Pei describes this small wolf as exhibiting variation in size and tooth adaptations, stating that its skull differs from the typical wolf in much smaller size (about 175.0 mm total length for a large C. variabilis specimen), with a more slender muzzle and noticeably reduced or absent sagittal crest. In addition, the lower border of some C. variabilis mandibles is "strongly convex as in the dog". The one trait aligning C. variabilis with wolves is relatively large carnassial teeth (P1 20.4 – 23.0 mm; M1 22.0 – 24 mm). A later researcher has confirmed Pei's measurements, and describes the wolf's skull as having "heavy, wolf-like proportions although smaller than any extant C. lupus. More recent researchers have revisited Pei's view that the ancestor of the dog is a now extinct Canis lupus, and proposed that C. variabilis might be an ancestor of the dog lineage.

In 2012, a study of the wolf-like Canis species of ancient China conducted by the noted vertebrate paleontologist and geologist Xiaoming Wang found that C. variabilis was "very strange" compared to other Canis in China as it had much smaller cranio-dental dimensions than earlier and later species. The study concluded that "It is very likely that this species is the ancestor of the domestic dog Canis familiaris, a hypothesis that has been proposed by previous authors."

In 2015, a study looked at the mitochondrial control region sequences of 13 ancient canid remains and one modern wolf from five sites across Arctic north-east Siberia. The fourteen canids revealed nine mitochondrial haplotypes, three of which were on record and the others not reported before. The phylogentic tree generated from the sequences showed that four of the Siberian canids dated 28,000 YBP and one Canis c.f. variabilis dated 360,000 YBP were highly divergent. The haplotype designated as S805 (28,000 YBP) from the Yana River was one mutation away from another haplotype S902 (8,000 YBP) that represents Clade A of the modern wolf and domestic dog lineages. Closely related to this haplotype was one that was found in the recently extinct Japanese wolf. Several ancient haplotypes were oriented around S805, including Canis c.f. variabilis (360,000 YBP), Belgium (36,000 YBP – the "Goyet dog"), Belgium (30,000 YBP), and Konsteki, Russia (22,000 YBP). Given the position of the S805 haplotype on the phylogenetic tree, it may potentially represent a direct link from the progenitor (including Canis c.f. variabilis) to the domestic dog and modern wolf lineages.

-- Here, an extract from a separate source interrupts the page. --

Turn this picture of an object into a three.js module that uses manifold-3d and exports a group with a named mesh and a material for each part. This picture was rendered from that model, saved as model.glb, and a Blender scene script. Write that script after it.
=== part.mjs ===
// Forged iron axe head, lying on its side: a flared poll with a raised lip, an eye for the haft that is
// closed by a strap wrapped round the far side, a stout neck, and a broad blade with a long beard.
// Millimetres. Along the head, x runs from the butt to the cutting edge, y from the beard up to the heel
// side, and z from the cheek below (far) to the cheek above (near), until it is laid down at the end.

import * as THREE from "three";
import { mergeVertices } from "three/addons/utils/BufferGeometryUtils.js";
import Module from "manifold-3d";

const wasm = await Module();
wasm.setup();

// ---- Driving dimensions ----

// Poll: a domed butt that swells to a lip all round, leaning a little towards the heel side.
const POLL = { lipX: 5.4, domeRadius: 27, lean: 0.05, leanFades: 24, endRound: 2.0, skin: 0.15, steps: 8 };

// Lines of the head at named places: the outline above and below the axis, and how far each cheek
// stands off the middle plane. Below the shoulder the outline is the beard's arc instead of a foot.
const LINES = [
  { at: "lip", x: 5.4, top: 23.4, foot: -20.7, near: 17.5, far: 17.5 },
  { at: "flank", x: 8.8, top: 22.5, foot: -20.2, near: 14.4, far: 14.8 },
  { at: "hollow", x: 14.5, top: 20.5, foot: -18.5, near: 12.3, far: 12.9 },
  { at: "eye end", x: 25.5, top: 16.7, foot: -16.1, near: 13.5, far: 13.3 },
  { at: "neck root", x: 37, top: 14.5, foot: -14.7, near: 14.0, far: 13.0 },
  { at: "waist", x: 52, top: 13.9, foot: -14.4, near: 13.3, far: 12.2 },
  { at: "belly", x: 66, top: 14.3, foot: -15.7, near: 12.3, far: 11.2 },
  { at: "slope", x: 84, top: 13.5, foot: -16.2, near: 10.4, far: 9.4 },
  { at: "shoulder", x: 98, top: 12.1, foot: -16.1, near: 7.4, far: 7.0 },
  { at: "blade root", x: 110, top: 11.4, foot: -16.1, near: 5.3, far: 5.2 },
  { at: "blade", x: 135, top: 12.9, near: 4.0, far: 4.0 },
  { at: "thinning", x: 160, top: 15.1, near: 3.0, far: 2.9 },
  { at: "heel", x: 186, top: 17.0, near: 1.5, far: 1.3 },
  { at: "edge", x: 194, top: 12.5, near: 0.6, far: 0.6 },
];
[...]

The grey wolf is thought to be ancestral to the domestic dog, however its relationship to C. variabilis, and the genetic contribution of C. variabilis to the dog, is the subject of debate.

The Zhokhov Island (8,700 YBP) and Aachim (1,700 YBP) canid haplotypes fell within the domestic dog clade, cluster with S805, and also share their haplotypes with – or are one mutation away from – the Tibetan wolf (C. l. chanco) and the recently extinct Japanese wolf (C. l. hodophilax). This may indicate that these canids retained the genetic signature of admixture with regional wolf populations. Another haplotype designated as S504 (47,000 YBP) from Duvanny Yar appeared on the phylogenetic tree as not being connected to wolves (both ancient and modern) yet ancestral to dogs, and may represent a genetic source for regional dogs. The authors concluded that the structure of the modern dog gene pool was contributed to from ancient Siberian wolves and possibly from Canis c.f. variabilis.